Last Week when I weighed in I had lost another 3lbs for a total loss of 6.8lbs. This meant I was back down (exactly) to my originally beginning weight from years ago. The meeting was about finding your focus. They have a new thing going for the next 9 weeks where we choose one specific thing to focus on for the week. After 3 weeks we get what I feel should be deemed Weight Watcher Wage, yes I like the triple W thing. Anyway it is money to spend at Weight Watchers. Of course getting rewarded for making it to meeting is awesome but I really like the idea of focusing on one small thing at a time. They broke it down into three main categories to start and from there we have to narrow it down to one thing. The three categories are Food, Fitness & Feeling good. For the first week I decided to focus on food, specifically on tracking everything I eat.
This week I only lost 1.4lbs loss :( Still that brings my total loss to 8.2lbs! I picked to focus on food again this week and am trying to add more fruit to my days. I am doing fairly well with it. I truly love fruit and quite a few veggies as well but for some reason I never think of them when I want a snack. I am hoping very much to change this frame of thought. I think one issue I find I have is that fruit goes bad and I hate the grocery store. I try hard to only go once every couple of weeks. Not at all conducive to fruit and veggies.

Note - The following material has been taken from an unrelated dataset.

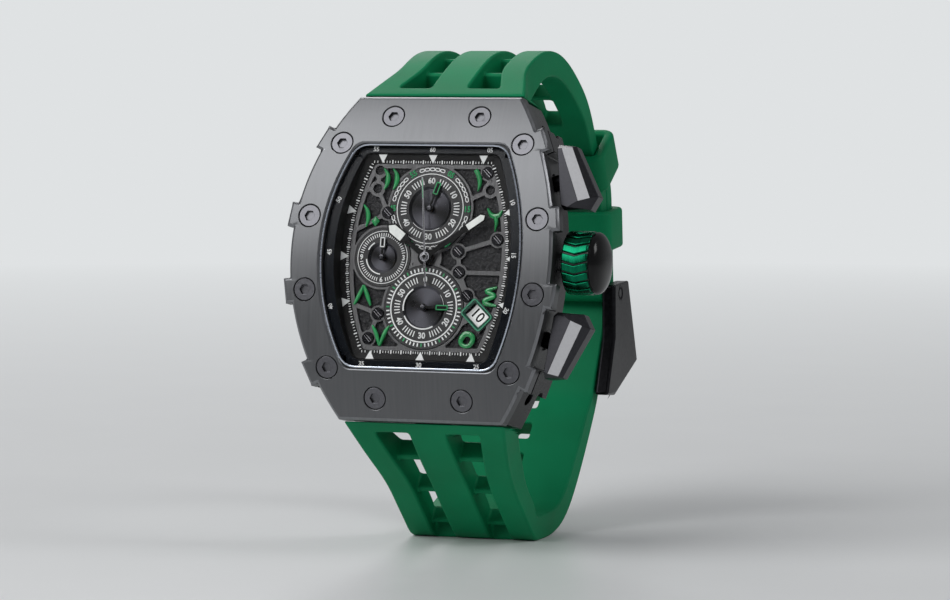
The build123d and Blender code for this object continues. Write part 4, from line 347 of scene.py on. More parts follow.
# Grey steel of the chrono hand and its hub, also used for the painted glints on the dial screws' slots.
slot_edge = brushed_metal("slot_edge", (120, 120, 124), (150, 150, 154), 0.3, BRUSH_NONE, 3000.0)
lume_white = matt("lume_white", (228, 232, 228), (246, 248, 244), 0.6, 9000.0, 0.00001, 900.0)
screw_black = brushed_metal("screw_black", (22, 22, 24), (34, 34, 36), 0.3, BRUSH_NONE, 3000.0)
hand_black = matt(
    "hand_black", (3, 3, 4), (7, 7, 8), 0.4, 4000.0, 0.000002, 300.0, Specular_IOR_Level=0.15
)
hub_dark = brushed_metal("hub_dark", (58, 58, 61), (78, 78, 82), 0.22, BRUSH_NONE, 3000.0)
# The date disc's white glows a little: painted light that lifts it out of the shade of its deep window.
date_white = matt(
    "date_white", (232, 234, 232), (244, 245, 243), 0.5, 4000.0, 0.000005, Emission_Color=(0.8, 0.8, 0.8, 1.0),
    Emission_Strength=0.3,
)
brass = brushed_metal("brass", (186, 150, 78), (214, 182, 112), 0.28, BRUSH_NONE, 3000.0)
steel = brushed_metal("steel", (160, 161, 163), (190, 191, 193), 0.28, BRUSH_ACROSS, 2600.0)
plastic_ivory = matt("plastic_ivory", (196, 192, 178), (210, 206, 192), 0.5)
board_green = tracked("board_green", (10, 62, 38), (28, 104, 62), 900.0)
copper_wire = windings("copper_wire", (150, 72, 34), (214, 124, 70), tuple(DIAL_UP), 0.09)
crystal_clear = glass("crystal_clear")
buckle_black = brushed_metal(
    "buckle_black", (28, 28, 30), (40, 40, 43), 0.34, BRUSH_NONE, 1800.0, bump=0.000001
)
back_steel = brushed_metal("back_steel", (52, 52, 55), (72, 72, 76), 0.3, (1.0, 0.05, 0.05), 2200.0)

COUNTERS = {"top": ((0.0, 7.5), 6.5), "left": ((-7.2, -0.1), 4.5), "bottom": ((0.0, -7.65), 6.4)}
# The dishes carry a painted sheen in (72, 72, 78).
counter_finish = {
    name: turned(
        f"counter_{name}_black", (16, 16, 18), (30, 30, 33), 0.42, spot, 0.16, 0.53 * radius, (72, 72, 78),
        0.000003, 0.15,
    )
    for name, (spot, radius) in COUNTERS.items()
}


def silicone(name):
    """Moulded silicone: even green, a faint skin grain and slight clouding."""
    f = Finish(name)
    skin = f.noise(5200.0, 2.0, 0.6)
    cloud = f.noise(45.0, 3.0)
    tone = f.span(cloud, 0.35, 0.65, 0.0, 1.0)
    return f.done(
        Base_Color=f.blend(tone, rgb((3, 108, 68)), rgb((10, 126, 82))),
        Roughness=f.span(skin * 0.4 + cloud * 0.6, 0.3, 0.7, 0.48, 0.62),
        Specular_IOR_Level=0.1,
        Normal=f.bump(skin, 0.000012),
    )


strap_green = silicone("strap_green")


# ---------------------------------------------------------------- mesh building
SLOTS = {row["node"]: row["material_slot"] for row in frame["record"]["subparts"]}
WELD, FLAT, SHADING_WEIGHT = 2e-6, 0.4, 80


def add_piece(name, mesh, body, *finishes, place=None, stands_for=None, slot=None):
    """Places a local mesh in the row frame, gives it its finishes and lets it ride on a body."""
    if place is not None:
        mesh.transform(place)
    painted = [face.material_index for face in mesh.polygons]
    mesh.materials.clear()
    for finish in finishes:
        mesh.materials.append(finish)
    for face, index in zip(mesh.polygons, painted):
        face.material_index = min(index, len(finishes) - 1)
    piece = bpy.data.objects.new(name, mesh)
    bpy.context.scene.collection.objects.link(piece)
    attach(piece, body)
    if stands_for:
        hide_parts(stands_for)
    return piece


def loft(bm, rows, closed=False, caps=False):
    """Faces between rings of vertices: closed joins the last ring to the first, caps fills both ends."""
    faces = []
    for first, second in zip(rows, rows[1:] + rows[:1] if closed else rows[1:]):
        size = max(len(first), len(second))
        for k in range(size):
            n = (k + 1) % size
            corners = [ring[i % len(ring)] for ring, i in ((first, k), (first, n), (second, n), (second, k))]
            faces.append(bm.faces.new(tuple(dict.fromkeys(corners))))
    if caps:
        bm.faces.new(rows[0])
        bm.faces.new(rows[-1])
    return faces


def lathe(bm, profile, steps, spot=(0.0, 0.0)):
    """Rings of vertices, one for each (radius, height) of a profile, about local Z at a spot."""
    return [
        [
            bm.verts.new((spot[0] + r * math.cos(a), spot[1] + r * math.sin(a), z))
            for a in (2 * math.pi * s / steps for s in range(steps if r else 1))
        ]
        for r, z in profile
    ]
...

I shall simply have to decide what is more important to me, my weight and health or avoiding the grocery store!
This past week was my 4th weigh-in and that means I get a key chain. To some it may be silly but one of the other things I love about WW is that they give you these little charms when you reach different milestones. The first thing you get is a key chain to put the charms on. It is nothing fancy but I will post a picture for you next week. Unfortunately I was unable to stay for the meeting this week so I did not get it yet. I will though, I will.
In the meantime I thought I would share my before photo from the last time I did WW. Forgive the mismatch swim were but it was a good “outfit” to show my body in. I still need to get my new before photo done but dread it because I DO NOT like how I look currently. I have zero desire to be super model skinny or anything like that but I do want to be less bumpy and wobbly. Some days I feel like a weeble, you know “weebles wobble but they don’t fall down”.  Perhaps more importantly I do not like how I feel!!!

I found out recently from the doctor that I am pre-diabetic and now I have to take Metformin, a medication to help prevent diabetes. This is a scary thought for me because in all my time being overweight my bloodwork as always come back 100% healthy. Guess I re-joined WW just in time. My heels also hurt a lot these days and I believe that is from the weight as well as the high AC1 blood test. Wish me luck! I am trying to make the changes needed to get me healthy and happy.